Two ways that we can navigate this path in victory is to “Put your hope in God” and only to be “acquainted” with grief. I love that Jesus was acquainted with grief; in other words, He did not live there. Therefore, you and I must PASS through because God never intended us to live there. One way in which we can become trapped in “the valley of grief” is through regret. It’s the, could of, should of, would of’s, that dance around our heads that can cause persistent pain. The Word tells us that we are to forget what lies behind and we are to strain forward to what lies ahead (Phil. 3:13). While we will never forget the people, we love. We can leave behind the intense sorrow. We can honor them by pressing forward and living our lives to the fullest. We can do the things that they would have done and make the most of every moment, and as Scripture states, we can “redeem the time” (Eph. 5:16-18). One practical way we can redeem our sorrow is by caring for those important to our departed loved one. We can redeem our sorrows by giving to causes they supported. There are many creative things we can do.
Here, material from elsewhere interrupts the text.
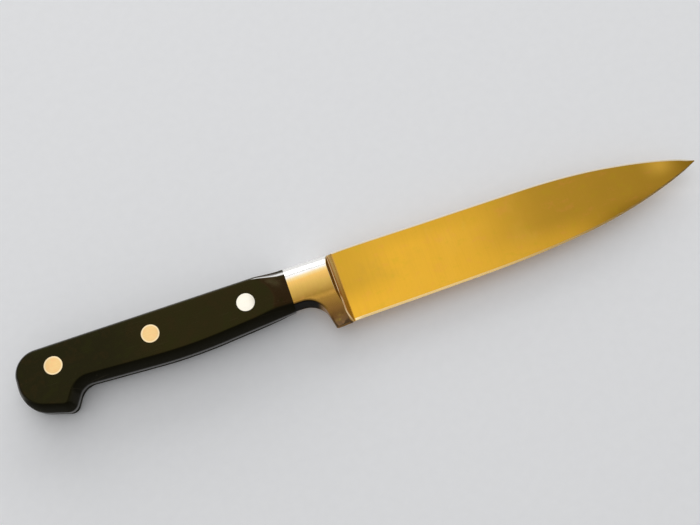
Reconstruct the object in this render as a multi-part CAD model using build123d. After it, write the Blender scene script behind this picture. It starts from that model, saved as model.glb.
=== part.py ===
from build123d import *
import math
import os

# A forged full-tang paring knife, lying on the flat of its left handle scale.
# It is drawn about one datum: X = 0 is the joint between bolster and scales, Y = 0 is the
# line of the rivets, and Z = 0 is the middle plane of the steel. X runs to the tip and Y to
# the spine. Tables of shares are fractions of the named size that each comment gives.

# Blade
blade_length = 126.9
blade_height = 24.3
blade_thickness = 2.2
edge_below_rivets = 15.3
shoulder_thickness = 0.45
bevel_height = 0.75

# Along the blade from the bolster, as shares of the blade's length, then the spine's and the
# edge's height over the heel's edge, as shares of the blade's height, then the shares of the
# spine's thickness and of the cutting bevel that are left there.
blade_station_shares = [
    (-0.030, 0.957, 0.000, 1.00, 1.00),
    (0.000, 0.971, 0.000, 1.00, 1.00),
    (0.030, 0.986, 0.005, 0.98, 1.00),
    (0.100, 0.992, 0.012, 0.95, 1.00),
    (0.250, 0.994, 0.027, 0.88, 1.00),
    (0.450, 1.001, 0.057, 0.77, 0.95),
    (0.600, 1.000, 0.113, 0.66, 0.90),
    (0.720, 0.962, 0.195, 0.55, 0.85),
    (0.820, 0.890, 0.306, 0.45, 0.80),
    (0.900, 0.807, 0.426, 0.36, 0.75),
    (0.960, 0.721, 0.535, 0.25, 0.60),
    (1.000, 0.638, 0.627, 0.09, 0.12),
]

# Bolster and finger guard. The bolster's front drops steeply to a ridge, and a hollow curve
# leads on from there to the blade.
bolster_length = 15.1
bolster_thickness = 10.0
bolster_top_round = 4.7
front_lean = 0.2
front_slope_angle = 30.0
ridge_above_middle = 2.8
plunge_run = 2.0
plunge_sink = 0.03
neck_below_rivets = 5.1
shoulder_below_rivets = 2.0
guard_below_rivets = 15.6
guard_thickness = 2.2
guard_foot_length = 4.4
guard_foot_round = 0.4
guard_rear_lean = 2.3
guard_radius = 7.0
guard_edge_radius = 0.8

# Handle: the outline of the full tang, which the scales follow
scale_length = 89.5
grip_height = 17.3
spine_above_rivets = 8.3
handle_thickness = 14.0
side_inset = 2.0
butt_top_radius = 8.3
butt_foot_radius = 9.9
hook_tip_radius = 3.0
hook_throat_radius = 5.3
belly_radius = 160.0
tang_thickness = 2.4

# Corners of the handle before rounding: shares of the scales' length back from the joint, and
# of the grip's height down from the spine's front end. The first two give the spine's line,
# and the last two give the belly's front line.
handle_corner_shares = [
    (0.000, 0.000),
    (1.000, 0.030),
    (1.000, 1.071),
    (0.834, 1.338),
    (0.786, 0.909),
    (0.392, 1.021),
    (0.000, 0.849),
]

# Angles of the quarter ellipse that rounds a scale from the tang's face up to its flat
side_round_angles = [25.0, 45.0, 62.0, 77.0, 90.0]

# Front end of the scales, which thins to the bolster's thickness
nose_length = 20.0
nose_foot_below_rivets = 6.4
nose_foot_round = 3.4

# Sections of the nose behind the joint: shares of the nose's length, of half the handle's
# thickness, of the spine's height and its rounding over the rivets, and of the grip's height
# for the foot below the rivets and its rounding.
nose_section_shares = [
    (0.27, 1.000, 1.03, 0.82, 0.430, 0.285),
    (0.58, 1.125, 1.12, 0.84, 0.500, 0.325),
    (1.00, 1.250, 1.30, 0.75, 0.600, 0.300),
]

# Rivets: a sleeve with a head from the left, and a post with a head from the right
front_rivet_setback = 14.3
rear_rivet_inset = 13.0
rivet_names = ["front", "middle", "rear"]
rivet_head_diameter = 6.0
rivet_head_depth = 1.5
sleeve_diameter = 4.0
post_diameter = 2.6
post_end_gap = 0.4
sleeve_end_gap = 0.4
head_clearance = 0.02
shank_clearance = 0.05
press_clearance = 0.01

cut_overrun = 5.0

half_handle = handle_thickness / 2
half_tang = tang_thickness / 2
half_bolster = bolster_thickness / 2


def meeting_point(side_a, side_b):
    """Where two lines in the middle plane cross, each given as a point and a direction."""
    (point_a, along_a), (point_b, along_b) = side_a, side_b
    turn = along_a.X * along_b.Y - along_a.Y * along_b.X
    gap = point_b - point_a
    return point_a + along_a * ((gap.X * along_b.Y - gap.Y * along_b.X) / turn)


def handle_face(inset, height):
    """The handle's outline as a face, cut off at the joint and drawn in on every other side."""
    points = [
        Vector(-back * scale_length, spine_above_rivets - down * grip_height)
        for back, down in handle_corner_shares
    ]
    sides = []
    for start, end in zip(points, points[1:]):
        along = (end - start).normalized()
        inward = Vector(-along.Y, along.X)
        sides.append((start + inward * inset, along))
    front_side = (Vector(0, 0), Vector(0, 1))
    chain = [front_side, *sides, front_side]
    corners = [meeting_point(a, b) for a, b in zip(chain, chain[1:])]
    radii = [
        butt_top_radius - inset,
        butt_foot_radius - inset,
        hook_tip_radius - inset,
        hook_throat_radius + inset,
        belly_radius - inset,
    ]
    outline = FilletPolyline(*corners, radius=radii)
    face = make_face([*outline.edges(), Line(corners[-1], corners[0])])
    return face.moved(Location((0, 0, height)))


def cross_section(x, half_width, top, top_round, foot, foot_round):
    """A face across the handle at x: two half ellipses, joined by straight sides."""
    top_centre = top - top_round
    foot_centre = foot + foot_round
    side = Line((top_centre, half_width), (foot_centre, half_width))
    top_arc = EllipticalCenterArc((top_centre, 0), top_round, half_width, -90, arc_size=180)
    foot_arc = EllipticalCenterArc((foot_centre, 0), foot_round, half_width, 90, arc_size=180)
    outline = make_face([top_arc, side, foot_arc, mirror(side, Plane.XZ)])
    return Plane.YZ.offset(x) * outline


def blade_section(station):
    """One section of the blade: spine, two flat sides and the two cutting bevels."""
    along, spine, edge, thickness, bevel = station
    spine_y = spine * blade_height - edge_below_rivets
    edge_y = edge * blade_height - edge_below_rivets
    shoulder_y = edge_y + bevel * bevel_height
    half_spine = thickness * blade_thickness / 2
    half_shoulder = min(bevel, thickness) * shoulder_thickness / 2
    corners = [
        (spine_y, half_spine),
        (shoulder_y, half_shoulder),
        (edge_y, 0),
        (shoulder_y, -half_shoulder),
        (spine_y, -half_spine),
    ]
    x = bolster_length + along * blade_length
    return Plane.YZ.offset(x) * make_face(Polyline(*corners, close=True))


def bolster_section():
    """A face across the bolster: a round top, straight sides, then a curve to the thin guard."""
    top_centre = spine_above_rivets - bolster_top_round
    half_guard = guard_thickness / 2
    ease = (guard_below_rivets - shoulder_below_rivets) / 2
    top_arc = EllipticalCenterArc(
        (top_centre, 0), bolster_top_round, half_bolster, -90, arc_size=180
    )
    side = Line((top_centre, half_bolster), (-shoulder_below_rivets, half_bolster))
    waist = Bezier(
        (-shoulder_below_rivets, half_bolster),
        (-shoulder_below_rivets - ease, half_bolster),
        (-guard_below_rivets + ease, half_guard),
        (-guard_below_rivets, half_guard),
    )
    foot = Line((-guard_below_rivets, half_guard), (-guard_below_rivets, -half_guard))
    half = [side, waist]
    outline = make_face([top_arc, *half, foot, *[mirror(edge, Plane.XZ) for edge in half]])
    return Plane.YZ * outline


def front_profile(height, front, blade_side):
    """Half the bolster's front at one height: steep to the ridge, then hollow to the blade."""
    rear = -cut_overrun
    crest = half_bolster + cut_overrun
    steep_run = (crest - ridge_above_middle) * math.tan(math.radians(front_slope_angle))
    reach = front + plunge_run
    steep = Polyline(
        (reach, 0), (rear, 0), (rear, crest), (front - steep_run, crest), (front, ridge_above_middle)
    )
    hollow = EllipticalCenterArc(
        (reach, ridge_above_middle), plunge_run, ridge_above_middle - blade_side, 180, arc_size=90
    )
    closing = Line((reach, blade_side), (reach, 0))
    return Plane.XZ.offset(-height) * make_face([*steep.edges(), hollow, closing])


def bolster_front():
    """The form that the bolster keeps ahead of the finger hollow, on both sides of the blade."""
    top_side = blade_thickness / 2 - plunge_sink
    foot_side = shoulder_thickness / 2 - plunge_sink
    top = front_profile(spine_above_rivets, bolster_length - front_lean, top_side)
    foot = front_profile(-guard_below_rivets, bolster_length, foot_side)
    side = loft([top, foot], ruled=True)
    return side + mirror(side, Plane.XY)


def bolster():
    """The bolster with its hollow for the finger, its guard and its front."""
    rear_foot = bolster_length - guard_foot_length
    reach = bolster_length + plunge_run
    corner = (rear_foot - guard_rear_lean, -neck_below_rivets)
    outline = FilletPolyline(
        (0, -neck_below_rivets), corner, (rear_foot, -guard_below_rivets), radius=[guard_radius]
    )
    closing = Polyline(
        (rear_foot, -guard_below_rivets),
        (reach, -guard_below_rivets),
        (reach, spine_above_rivets),
        (0, spine_above_rivets),
        (0, -neck_below_rivets),
    )
    profile = make_face([*outline.edges(), *closing.edges()])
    block = extrude(profile, half_bolster + cut_overrun, both=True)
    body = extrude(bolster_section(), reach) & block & bolster_front()
    rear_edges = [
        edge
        for edge in body.edges()
        if edge.center().Y < -neck_below_rivets / 2
        and edge.center().X < rear_foot
        and abs(edge.center().Z) > guard_thickness / 4
    ]
    body = fillet(rear_edges, guard_edge_radius)
    foot_edges = [
        edge
        for edge in body.edges()
        if edge.center().Y < guard_foot_round - guard_below_rivets
        and rear_foot + guard_edge_radius < edge.center().X < bolster_length
        and abs(edge.center().Z) > guard_thickness / 4
    ]
    return fillet(foot_edges, guard_foot_round)


def rivet_places():
    """The middle of each rivet, evenly spaced from the bolster back to the butt."""
    run = scale_length - front_rivet_setback - rear_rivet_inset
    spacing = run / (len(rivet_names) - 1)
    return [
        (name, Location((-front_rivet_setback - order * spacing, 0, 0)))
        for order, name in enumerate(rivet_names)
    ]


def rod(radius, low, high):
    """A round rod about the rivet's line, from one height to another."""
    return extrude(Plane.XY.offset(low) * Circle(radius), high - low)


def at_rivets(shape):
    """The same shape at every rivet."""
    return [place * shape for _, place in rivet_places()]


def tang():
    """The full tang, flush with the scales' widest outline, with a hole for each sleeve."""
    plate = extrude(handle_face(0, -half_tang), tang_thickness)
    hole = rod(sleeve_diameter / 2 + shank_clearance, -half_handle, half_handle)
    return plate - at_rivets(hole)


def forged_blade():
    """Blade, bolster, guard and tang as the one forging."""
    blade = loft([blade_section(station) for station in blade_station_shares])
    return blade + bolster() + tang()


def nose_cutter():
    """What the front end of a scale loses where it thins to the bolster."""
    sections = [
        cross_section(
            0,
            half_bolster,
            spine_above_rivets,
            bolster_top_round,
            -nose_foot_below_rivets,
            nose_foot_round,
        )
    ]
    for back, width, top, top_round, foot, foot_round in nose_section_shares:
        sections.append(
            cross_section(
                -back * nose_length,
                width * half_handle,
                top * spine_above_rivets,
                top_round * spine_above_rivets,
                -foot * grip_height,
                foot_round * grip_height,
            )
        )
    kept = loft(sections[::-1])
    block = Box(
        nose_length,
        2 * grip_height,
        2 * handle_thickness,
        align=(Align.MAX, Align.CENTER, Align.CENTER),
    )
    return block - kept


def right_scale():
    """The upper handle half: a flat face, round sides, a thinned nose and three bores."""
    levels = [math.degrees(math.asin(half_tang / half_handle)), *side_round_angles]
    layers = []
    for angle in levels:
        turn = math.radians(angle)
        inset = side_inset * (1 - math.cos(turn))
        layers.append(handle_face(inset, half_handle * math.sin(turn)))
    body = loft(layers) - nose_cutter()
    shank = rod(sleeve_diameter / 2 + shank_clearance, 0, half_handle)
    head = rod(
        rivet_head_diameter / 2 + head_clearance, half_handle - rivet_head_depth, handle_thickness
    )
    return body - at_rivets(shank + head)


def rivet_sleeve():
    """The lower half of a rivet: a head, and a tube through the scales and the tang."""
    head_top = rivet_head_depth - half_handle
    tube_top = half_handle - rivet_head_depth - sleeve_end_gap
    head = rod(rivet_head_diameter / 2, -half_handle, head_top)
    tube = rod(sleeve_diameter / 2, head_top, tube_top)
    bore = rod(post_diameter / 2 + press_clearance, head_top, tube_top)
    return head + tube - bore


def rivet_post():
    """The upper half of a rivet: a head, and a post that is pressed into the sleeve's bore."""
    head_foot = half_handle - rivet_head_depth
    post_foot = rivet_head_depth - half_handle + post_end_gap
    head = rod(rivet_head_diameter / 2, head_foot, half_handle)
    return head + rod(post_diameter / 2, post_foot, head_foot)


scale = right_scale()
pieces = {
    "forged_blade": forged_blade(),
    "right_scale": scale,
    "left_scale": mirror(scale, Plane.XY),
}
for name, place in rivet_places():
    pieces[f"{name}_rivet_sleeve"] = place * rivet_sleeve()
    pieces[f"{name}_rivet_post"] = place * rivet_post()

# The origin goes under the middle of the whole knife, level with the face that it lies on.
boxes = [piece.bounding_box() for piece in pieces.values()]
low = [min(tuple(box.min)[axis] for box in boxes) for axis in range(3)]
high = [max(tuple(box.max)[axis] for box in boxes) for axis in range(3)]
to_origin = Location((-(low[0] + high[0]) / 2, -(low[1] + high[1]) / 2, -low[2]))
print("datum moved by", to_origin.position)

os.makedirs("parts", exist_ok=True)
for name, piece in pieces.items():
    export_step(to_origin * piece, f"parts/{name}.step")
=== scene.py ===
import math

import bmesh
import bpy
from mathutils import Euler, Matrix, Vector
from mathutils.geometry import delaunay_2d_cdt


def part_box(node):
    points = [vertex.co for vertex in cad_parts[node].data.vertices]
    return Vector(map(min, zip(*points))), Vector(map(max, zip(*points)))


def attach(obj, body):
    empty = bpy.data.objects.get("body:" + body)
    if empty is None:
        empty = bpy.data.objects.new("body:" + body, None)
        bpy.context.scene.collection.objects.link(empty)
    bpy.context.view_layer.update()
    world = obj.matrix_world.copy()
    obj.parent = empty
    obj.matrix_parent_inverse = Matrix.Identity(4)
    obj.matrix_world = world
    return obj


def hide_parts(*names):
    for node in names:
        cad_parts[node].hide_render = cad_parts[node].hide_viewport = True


# The dressed paring knife. Its pieces are drawn in millimetres about one datum: x = 0 is the
# joint between bolster and scales, y = 0 the line of the rivets, z = 0 the steel's middle plane.
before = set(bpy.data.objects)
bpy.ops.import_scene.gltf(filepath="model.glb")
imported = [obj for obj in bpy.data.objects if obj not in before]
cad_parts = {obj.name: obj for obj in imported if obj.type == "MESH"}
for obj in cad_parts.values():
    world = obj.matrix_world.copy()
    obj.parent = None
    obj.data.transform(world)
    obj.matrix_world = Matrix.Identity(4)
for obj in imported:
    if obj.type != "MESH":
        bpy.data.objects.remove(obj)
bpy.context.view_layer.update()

MM = 0.001
rivet_low, rivet_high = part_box("front_rivet_post")
scale_low, scale_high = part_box("right_scale")
left_low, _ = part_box("left_scale")
steel_low, steel_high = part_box("forged_blade")
datum = Vector((scale_high.x, (rivet_low.y + rivet_high.y) / 2, (scale_high.z + left_low.z) / 2))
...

The regrets are painful and can haunt us. I want you to:
- Be gentle with yourself
- “Put your hope in God.” Go to the Lord and pour out your heart. Tell the Lord all the things you wish you had said or done, leave it with the Lord
- Ask the Lord to remove the regret so you can be free. The truth is that we will have an opportunity to say and do all of these things in the future because you will see your believing loved one again
- Ask God to fill you with the fruit of His Spirit. Ask for the fruit of JOY because this is where your strength lies! (Neh. 8:10)
Sometimes regrets come in the form of estrangement, or being separated by the miles. Maybe because of this separation you did not do what you feel you ought to have done. There are some things we just have to let go of because we are not perfect, we have all fallen short and belonging to Jesus means He has this covered. Turn to Him and ask Him to remove this burden from you. He does not want you to live in guilt and shame.
Of most importance is the renewing of your mind in the area of grief. Do not allow the lies of the enemy to capture you. Instead, trust in God’s truth. The truth is that God will redeem all things, which mean that He will redeem all the mistakes we have made along the way. In Psalm 84:6 we are told that we are responsible in the process of grief to dig wells as we pass through the “Valley of Baca.” The Valley of Baca is a real location that had balsam-trees that would weep white drops from its branches. Baca means weeping, so as we weep we are living through an experience that God can use to love others who are passing through the “Valley of Baca” in their own time (2 Cor. 1:3-5).